Ten plan jest, według mnie, perfekcyjny. Nie widzę potrzeby powtarzania go ani dwa, ani sto, ani nieskończenie wiele razy. Ksiądz profesor pisze, że Boga nie interesuje nic mniejszego, niż nieskończoność. A ja uważam, że Boga interesuje każdy człowiek, każde dziecko, każdy włos na naszej głowie:
Czyż nie sprzedają dwóch wróbli za asa? A przecież żaden z nich bez woli Ojca waszego nie spadnie na ziemię. U was zaś nawet włosy na głowie wszystkie są policzone. Dlatego nie bójcie się: jesteście ważniejsi niż wiele wróbli. (Mt 10, 29-31) Bóg stwarzający nieskończenie wiele światów przypominałby bardziej, moim zdaniem, szaleńca, zwariowanego naukowca, opętanego jakimś amokiem, a nie kochającego Ojca. Bardziej wolę Bożą i Jego charakter ilustruje fakt, że stał się On człowiekiem, małym Dzieciątkiem. Co więcej, stał się kawałkiem chleba, naszym pokarmem. Taki Bóg, mój Bóg, to Bóg pokorny, cichy, a nie ktoś, kto musi stwarzać nieskończone ilości światów i ludzkości dla zaspokojenia swojego niepohamowanego przerostu ambicji.

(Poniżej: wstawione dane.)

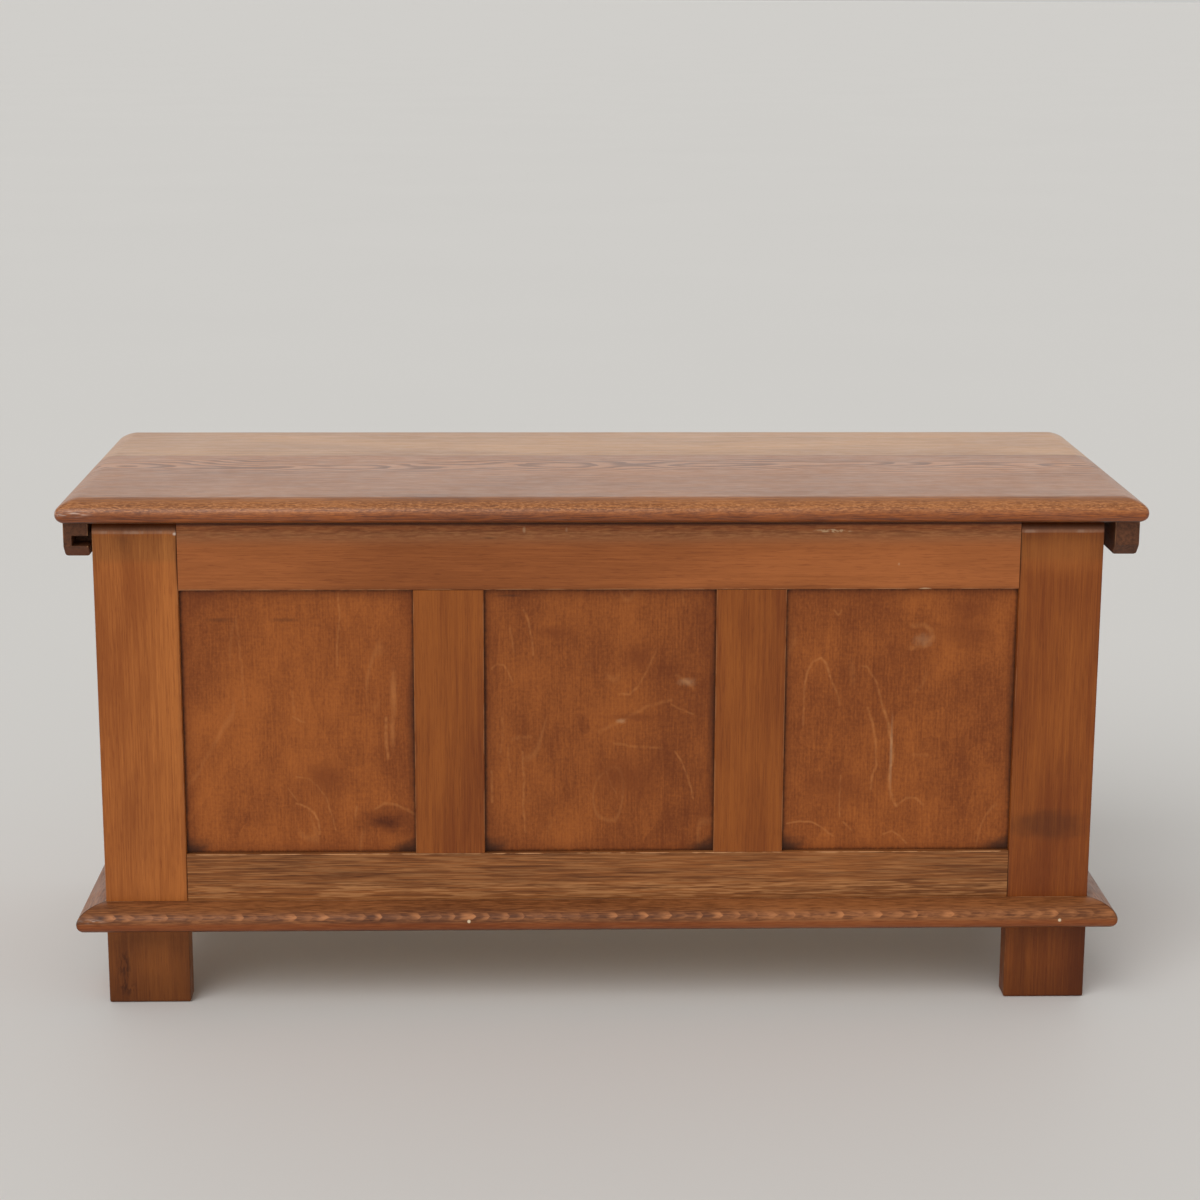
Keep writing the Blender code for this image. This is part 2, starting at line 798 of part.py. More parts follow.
def add_cleat(lid, side, boards):
    """A bar under one end of the lid, outside the carcass, screwed up into both boards."""
    word = "left" if side < 0 else "right"
    top = -FIT_GAP / 2
    bottom = top - CLEAT_HEIGHT
    front = HINGE_INSET - CARCASS_DEPTH - LID_FRONT_OVERHANG + CLEAT_FRONT_SETBACK
    back = HINGE_INSET - CLEAT_BACK_SETBACK
    inner = LID_OFFSET + side * (HALF_WIDTH + CLEAT_CLEARANCE)
    outer = inner + side * CLEAT_WIDTH
    outline = [
        (front, top),
        (front, bottom + CLEAT_CHAMFER),
        (front + CLEAT_CHAMFER, bottom),
        (back - CLEAT_CHAMFER, bottom),
        (back, bottom + CLEAT_CHAMFER),
        (back, top),
    ]
    shape = extrude_along_x(outline, min(inner, outer), max(inner, outer))
    lower = edges_where(shape, lambda p: same(p.z, bottom))
    lower = [edge for edge in lower if same(*(v.co.x for v in edge.verts))]
    ease(shape, lower, CLEAT_ARRIS, ARRIS_STEPS)
    cleat = add_piece(f"lid_cleat_{word}", shape, (0, 0, 0), lid, "cleat_oak")
    if side < 0:
        notch_low = bottom + CLEAT_CHAMFER + NOTCH_LIP
        cut_box(
            cleat,
            (inner - side * CUT_OVERRUN, front - CUT_OVERRUN, notch_low),
            (outer - side * NOTCH_WALL, front + NOTCH_LENGTH, notch_low + NOTCH_HEIGHT),
        )
    screw = Screw(
        CLEAT_SCREW_RADIUS, CLEAT_SCREW_HEAD_RADIUS, CLEAT_SCREW_HEAD_DEPTH, CLEAT_SCREW_LENGTH
    )
    middle = (inner + outer) / 2
    head = FIT_GAP / 2 + CLEAT_SCREW_BITE - CLEAT_SCREW_LENGTH
    places = [
        facing((middle, front + (back - front) * share, head), (0, 0, 1))
        for share in CLEAT_SCREW_SHARES
    ]
    lead = head - bottom + CUT_OVERRUN
    add_screws(f"cleat_screw_{word}", screw, places, lid, [cleat, *boards], lead)


def knuckle_outline(side):
    """A knuckle and the neck to its leaf, in Y and Z about the pin. side is 1 above the pin, -1 below."""
    near = FIT_GAP / 2
    far = near + LEAF_THICKNESS
    neck = -KNUCKLE_RADIUS - FIT_GAP - ROOT_DEPTH
    start = math.pi - math.asin(far / KNUCKLE_RADIUS)
    end = -math.pi - math.asin(near / KNUCKLE_RADIUS)
    outline = [(neck, side * far)]
    for step in range(KNUCKLE_STEPS + 1):
        angle = start + (end - start) * step / KNUCKLE_STEPS
        outline.append((KNUCKLE_RADIUS * math.cos(angle), side * KNUCKLE_RADIUS * math.sin(angle)))
    outline.append((neck, side * near))
    return outline


def add_leaf(name, side, middle, origin, parent):
    """One leaf with its own knuckles. side is 1 for the lid's leaf, -1 for the carcass's."""
    near = side * FIT_GAP / 2
    far = near + side * LEAF_THICKNESS
    low, high = spread(
        (middle - HINGE_LENGTH / 2, -LEAF_WIDTH, near),
        (middle + HINGE_LENGTH / 2, -KNUCKLE_RADIUS - FIT_GAP, far),
    )
    shape, place = box(low, high)
    leaf = add_piece(name, shape, place + origin, parent, "hinge_brass")
    pitch = HINGE_LENGTH / KNUCKLE_COUNT
    outline = knuckle_outline(side)
    for index in range(0 if side < 0 else 1, KNUCKLE_COUNT, 2):
        start = middle - HINGE_LENGTH / 2 + pitch * index
        ends = (
            start + (FIT_GAP / 2 if index > 0 else 0),
            start + pitch - (FIT_GAP / 2 if index < KNUCKLE_COUNT - 1 else 0),
        )
        knuckle = extrude_along_x(outline, *ends)
        combine(leaf, add_tool(f"{name}_knuckle_{index}", knuckle, origin, parent), "UNION")
    bore = cylinder_along_x(PIN_RADIUS + FIT_GAP, middle, HINGE_LENGTH + CUT_OVERRUN * 2)
    combine(leaf, add_tool(f"{name}_bore", bore, origin, parent), "DIFFERENCE")
    return leaf


def cylinder_along_x(radius, middle, length):
    outline = [
        (radius * math.cos(angle), radius * math.sin(angle))
        for angle in (math.tau * step / KNUCKLE_STEPS for step in range(KNUCKLE_STEPS))
    ]
    return extrude_along_x(outline, middle - length / 2, middle + length / 2)


def recess_outline(side):
    """The room for one leaf and its side of the knuckles, in Y and Z about the pin."""
    leaf_edge = -LEAF_WIDTH - FIT_GAP
    leaf_floor = side * (LEAF_THICKNESS + FIT_GAP * 1.5)
    knuckle_edge = -KNUCKLE_RADIUS - FIT_GAP
    knuckle_floor = side * (KNUCKLE_RADIUS + FIT_GAP)
    open_side = -side * CUT_OVERRUN
    behind = HINGE_INSET + CUT_OVERRUN
    return [
        (leaf_edge, open_side),
        (leaf_edge, leaf_floor),
        (knuckle_edge, leaf_floor),
        (knuckle_edge, knuckle_floor),
        (behind, knuckle_floor),
        (behind, open_side),
    ]


def cut_stop_bevel(pieces, name, side, origin, parent):
    """Bevels the wood behind the pins, so that the open lid comes to rest against the back."""
    surface = side * FIT_GAP / 2
    open_side = surface - side * CUT_OVERRUN
    reach = HINGE_INSET + CUT_OVERRUN
    outline = [
        (0, surface),
        (reach, surface + side * reach * math.tan(STOP_BEVEL)),
        (reach, open_side),
        (0, open_side),
    ]
    length = HALF_WIDTH + LID_SIDE_OVERHANG + abs(LID_OFFSET) + CUT_OVERRUN
    tool = add_tool(name, extrude_along_x(outline, -length, length), origin, parent)
    for piece in pieces:
        combine(piece, tool, "DIFFERENCE")


def add_hinge(word, middle, carcass, lid, back_rail, rear_board):
    """One butt hinge, let half into the back rail and half into the lid, with its pin and screws."""
    screw = Screw(
        HINGE_SCREW_RADIUS, HINGE_SCREW_HEAD_RADIUS, HINGE_SCREW_HEAD_DEPTH, HINGE_SCREW_LENGTH
    )
    row = -(KNUCKLE_RADIUS + FIT_GAP + LEAF_WIDTH) / 2
    columns = [middle + HINGE_SCREW_SPACING * index for index in (-1, 0, 1)]
    ends = (middle - HINGE_LENGTH / 2 - FIT_GAP, middle + HINGE_LENGTH / 2 + FIT_GAP)
    halves = (
        ("carcass", -1, AXIS, carcass, back_rail),
        ("lid", 1, Vector((0, 0, 0)), lid, rear_board),
    )
    for half, side, origin, parent, wood in halves:
        leaf = add_leaf(f"hinge_{word}_{half}_leaf", side, middle, origin, parent)
        shape = extrude_along_x(recess_outline(side), *ends)
        recess = add_tool(f"hinge_{word}_{half}_recess", shape, origin, parent)
        combine(wood, recess, "DIFFERENCE")
        places = [
            facing(origin + Vector((x, row, side * FIT_GAP / 2)), (0, 0, side)) for x in columns
        ]
        add_screws(f"hinge_{word}_{half}_screw", screw, places, parent, [leaf, wood])
    pin = cylinder_along_x(PIN_RADIUS, middle, HINGE_LENGTH)
    add_piece(f"hinge_{word}_pin", pin, AXIS, carcass, "hinge_brass", smooth=True)


def main():
    for old in list(bpy.data.objects):
        bpy.data.objects.remove(old, do_unlink=True)
    carcass = add_empty("carcass")
    lid = add_empty("lid", carcass, AXIS)

    build_frame(front_frame(carcass))
    back_stiles, back_rails = build_frame(back_frame(carcass))
    for side in (-1, 1):
        build_frame(end_frame(carcass, side))
    add_bottom(carcass)
    add_battens(carcass)
    add_base_mouldings(carcass)

    boards = add_lid_boards(lid)
    for side in (-1, 1):
        add_cleat(lid, side, boards)
    cut_stop_bevel([*back_stiles, back_rails[0]], "carcass_stop_bevel", -1, AXIS, carcass)
    cut_stop_bevel([boards[1]], "lid_stop_bevel", 1, Vector((0, 0, 0)), lid)
    for word, side in (("left", -1), ("right", 1)):
        middle = side * (HALF_WIDTH - HINGE_END_DISTANCE)
        add_hinge(word, middle, carcass, lid, back_rails[0], boards[1])


if __name__ == "__main__":
    main()
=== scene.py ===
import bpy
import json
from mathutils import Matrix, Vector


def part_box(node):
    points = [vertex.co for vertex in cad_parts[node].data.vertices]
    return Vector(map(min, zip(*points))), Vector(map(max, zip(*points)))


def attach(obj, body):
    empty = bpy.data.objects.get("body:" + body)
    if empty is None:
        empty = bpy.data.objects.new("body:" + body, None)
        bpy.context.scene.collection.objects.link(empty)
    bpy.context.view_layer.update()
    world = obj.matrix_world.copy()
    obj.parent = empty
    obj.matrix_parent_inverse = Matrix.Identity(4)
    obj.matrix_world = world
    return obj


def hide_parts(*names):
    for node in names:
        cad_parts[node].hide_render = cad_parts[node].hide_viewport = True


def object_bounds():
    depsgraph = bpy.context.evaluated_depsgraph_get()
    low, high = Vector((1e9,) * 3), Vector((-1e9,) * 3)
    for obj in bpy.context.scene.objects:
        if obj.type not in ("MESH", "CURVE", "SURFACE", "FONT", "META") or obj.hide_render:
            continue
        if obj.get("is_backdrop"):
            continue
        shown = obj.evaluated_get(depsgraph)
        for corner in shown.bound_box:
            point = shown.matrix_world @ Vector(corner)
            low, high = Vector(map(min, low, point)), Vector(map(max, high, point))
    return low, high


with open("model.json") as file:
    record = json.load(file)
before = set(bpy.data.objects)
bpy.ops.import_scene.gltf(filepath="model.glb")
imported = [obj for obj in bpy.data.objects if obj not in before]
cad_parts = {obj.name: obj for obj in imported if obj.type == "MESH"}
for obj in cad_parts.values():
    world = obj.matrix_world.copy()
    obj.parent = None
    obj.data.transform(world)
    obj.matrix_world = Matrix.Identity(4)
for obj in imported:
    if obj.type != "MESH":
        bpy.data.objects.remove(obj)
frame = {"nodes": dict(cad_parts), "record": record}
CAD_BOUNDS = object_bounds()

import inspect
import json
import math
from dataclasses import dataclass
from types import SimpleNamespace

import bmesh
import bpy
from bpy.props import FloatProperty, FloatVectorProperty, PointerProperty
from mathutils import Matrix, Vector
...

Jak jadę przez zachodnie, pustynne Stany, spoglądam często w niebo. Gdy zatrzymam się na poboczu, zgaszę światła i popatrzę w bezchmurne, bezksiężycowe niebo, zawsze zdumiewa mnie ilość i piękno gwiazd. To jest dla mnie dowód nieograniczonej hojności Boga. Dla mnie ten cały nieograniczony wszechświat stworzony dla człowieka żyjącego gdzieś na jego uboczu, na prowincji międzygalaktycznej jest znakiem, obrazem niezwykłej Bożej miłości. On naprawdę nie potrafi się ograniczać, ale to nie znaczy, że mnoży wszystko bez opamiętania. Człowiek jest Jego Obrazem i człowiek jest w tym sensie unikalny. A mnożyć można gwiazdy, kwiaty, gatunki motyli i kształty płatków śnieżnych dla tego jedynego, unikalnego człowieka, będącego obrazem prawdziwego Boga.

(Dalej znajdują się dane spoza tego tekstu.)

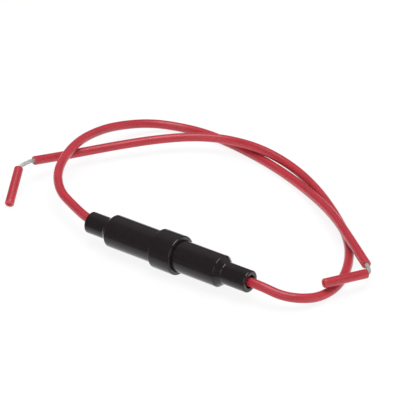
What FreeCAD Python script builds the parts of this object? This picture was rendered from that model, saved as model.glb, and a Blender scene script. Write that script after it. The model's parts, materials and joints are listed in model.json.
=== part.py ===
import FreeCAD, Part
import os
from math import cos, pi, sin, tan

# In-line fuse holder, lying on its collar. X runs along the holder, from the
# collar half at -X to the plug half at +X. Z is up and the floor is z = 0.
# The origin is on the floor, under the middle of the two screwed halves.
# All sizes are in millimetres.

# The two moulded halves. Their diameters follow from what they hold and from these walls:
# 7.5 at the necks, 11.2 and 10.8 at the barrels and 13.5 at the collar.
collar_wall = 1.25
collar_length = 8.8
collar_barrel_wall = 1.9
collar_barrel_length = 21.45
plug_barrel_wall = 1.7
plug_barrel_length = 18.85
neck_wall = 1.5
collar_neck_length = 8.15
plug_neck_length = 9.5
end_wall = 2.4
shoulder_slope = 2.0
shoulder_round = 0.4
collar_round = 0.6
neck_round = 0.5
root_round = 0.4
lip_round = 0.25

# The screwed joint: a spigot on the plug half in a socket in the collar
socket_depth = 7.6
mouth_recess_depth = 1.0
barrel_entry = 0.6
spigot_wall = 1.1
thread_height = 0.45
thread_clearance = 0.1
recess_clearance = 0.1
nose_gap = 0.05
spigot_chamfer = 0.4
relief_width = 0.8
relief_depth = 0.2

# The glass fuse, 1/4 by 1-1/4 inch
fuse_diameter = 6.35
fuse_length = 31.75
cap_length = 6.4
cap_wall = 0.2
cap_end = 0.3
glass_wall = 0.6
glass_clearance = 0.05
solder_depth = 1.2
element_diameter = 0.35

# The contacts: a cup round each fuse cap, and a ferrule for the lead
cup_clearance = 0.05
cup_wall = 0.325
cup_base = 0.4
cup_depth = 4.0
ferrule_diameter = 3.4
ferrule_length = 4.9
chamber_clearance = 0.15

# The spring, compressed between the plug-side contact and the plug half
spring_clearance = 0.3
spring_wire = 0.6
spring_turns = 6
spring_corners = 12
end_turn_gap = 0.05

# The leads: red insulation over tinned strands
lead_diameter = 3.1
lead_clearance = 0.7
strand_diameter = 1.5
strand_clearance = 0.05
strip_gap = 0.4
tail_gap = 0.1
slug_grip = 6.0
arc_share = 0.45

# The leads' routes, from just outside each ferrule to the cut end. The first
# point of each is worked out from its ferrule, and the rest are chosen by hand.
collar_lead_points = [
    (-34.9, 0.6, 6.95), (-45.0, 4.6, 7.4), (-55.0, 8.9, 8.3), (-65.1, 19.9, 9.1),
    (-72.4, 38.3, 9.3), (-74.8, 54.6, 7.8), (-73.3, 67.3, 5.8), (-69.0, 76.9, 3.8),
    (-61.5, 82.5, 2.2), (-49.5, 84.8, 1.65), (-33.1, 82.7, 1.65), (-14.6, 78.1, 1.65),
    (3.7, 70.9, 1.9), (23.9, 57.4, 4.3), (39.7, 45.4, 5.4), (54.7, 34.5, 5.3),
]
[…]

Ten felieton jest tylko moją opinią. Każdy może się ze mną nie zgodzić. Nie jestem w stanie udowodnić, że mam rację, ani nikt nie jest, przynajmniej na razie, w stanie udowodnić, że się mylę. Po prostu do mojego modelu rozumienia naszej rzeczywistości teoria unikalności człowieka wolnego, myślącego, dużo lepiej pasuje. Ale jeżeli chodzi o sam mechanizm powstania wszechświata, to tu muszę oddać księdzu profesorowi to, co Mu się należy.

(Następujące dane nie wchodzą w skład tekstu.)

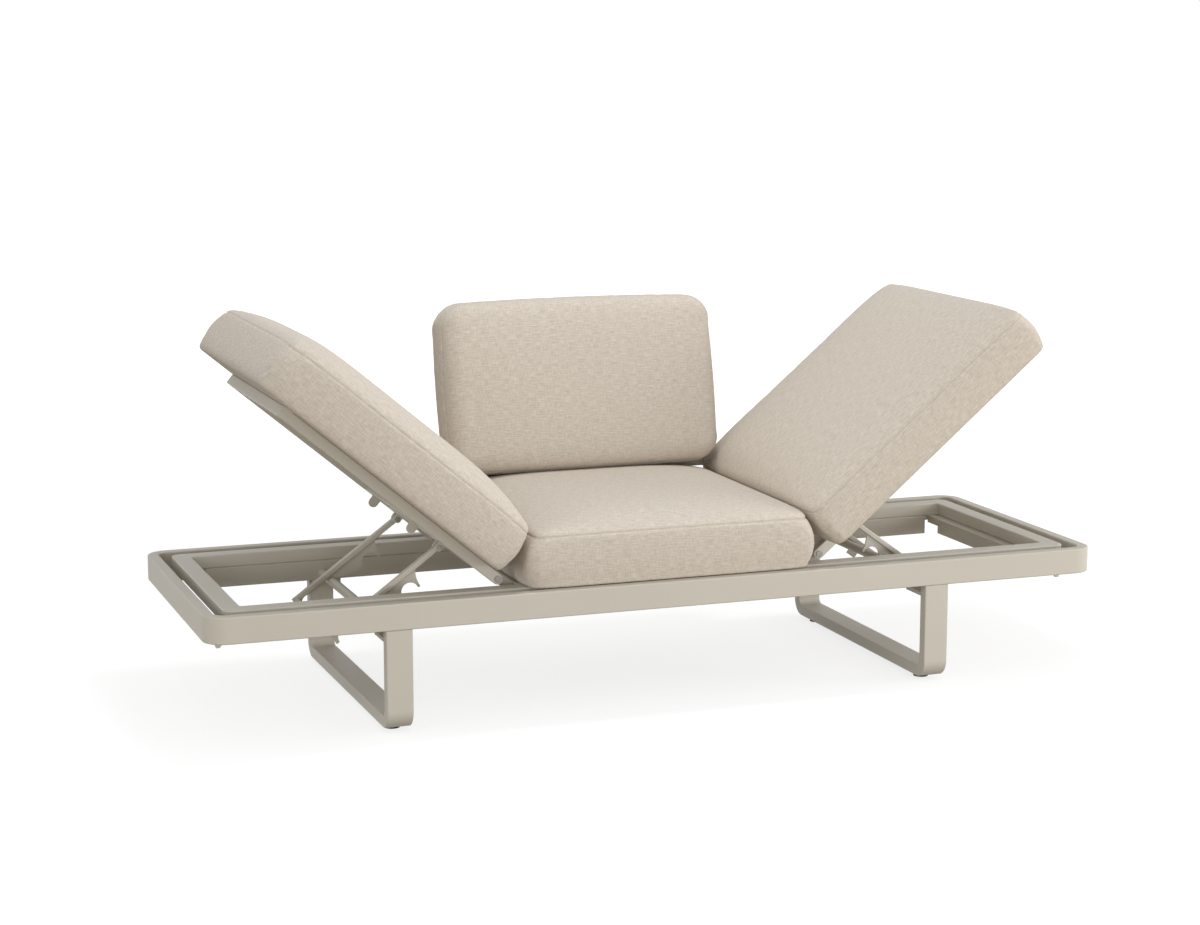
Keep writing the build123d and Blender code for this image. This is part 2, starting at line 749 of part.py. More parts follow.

Pisałem kiedyś w Argumentach na to, że Bóg istnieje , że świat musi mieć swojego architekta. Ania zamieściła link do ciekawego tekstu Michała Hellera, opisującego pierwsze momenty powstania świata. Fascynujący „film” z pierwszych momentów, sekund i lat istnienia Wszechświata. Doskonała ilustracja tego, co ja chciałem powiedzieć w moim tekście . Pisałem, że ta „pramateria” utworzyła taki doskonały wszechświat, nie może być przypadkiem. „Nie może” piszę nie dlatego, że jestem wierzący, ale dlatego, że matematyczne, statystyczne prawdopodobieństwo takiego wydarzenia jest w praktyce równe zeru.

Naukowcy nie przejmują się zbytnio tym małym prawdopodobieństwem, zauważając, że przecież świat powstał i osiągną równowagę. Te cztery siły, jakie są w naszej rzeczywistości, o których pisze ksiądz profesor, cztery fundamentalne oddziaływania, znane współczesnej fizyce, tzn. oddziaływania grawitacyjne, jądrowe silne, jądrowe słabe i elektromagnetyczne, osiągnęły wartości takie, a nie inne, co umożliwiło stabilną ekspansję materii, powstanie życia na ziemi itd. Nie ma znaczenia, że prawdopodobieństwo tego jest tak znikome, że praktycznie równe zero. Powstały one, a wiec mogły powstać.

Dla mnie jednak te wszystkie fakty wskazują na Architekta. Na Zegarmistrza. Na Inteligencję. Na Konstruktora. Jak by Go nie nazwać. Na Boga, który stworzył doskonały świat. Nauka jest właśnie od tego, żeby nam pokazać, jak to wszystko się rozwijało. Tekst profesora Hellera jest doskonalą ilustracją tej rzeczywistości. Dla mnie jednak niezwykłość, złożoność początku naszej czasoprzestrzeni jest niezwykłym potwierdzeniem faktu, że tu nie ma mowy o przypadku. Naukowcy popełniają podstawowy błąd, odrzucając „z założenia” nawet możliwość istnienia Boga. Tymczasem Bóg się nie boi nauki ani naukowców. Powinien być brany pod uwagę jako równoprawna alternatywa i badany naukowymi metodami. Może nie da się Go zmierzyć i zobaczyć, ale na pewno można Jego istnienie wydedukować, logicznie uzasadnić i filozoficznie potwierdzić.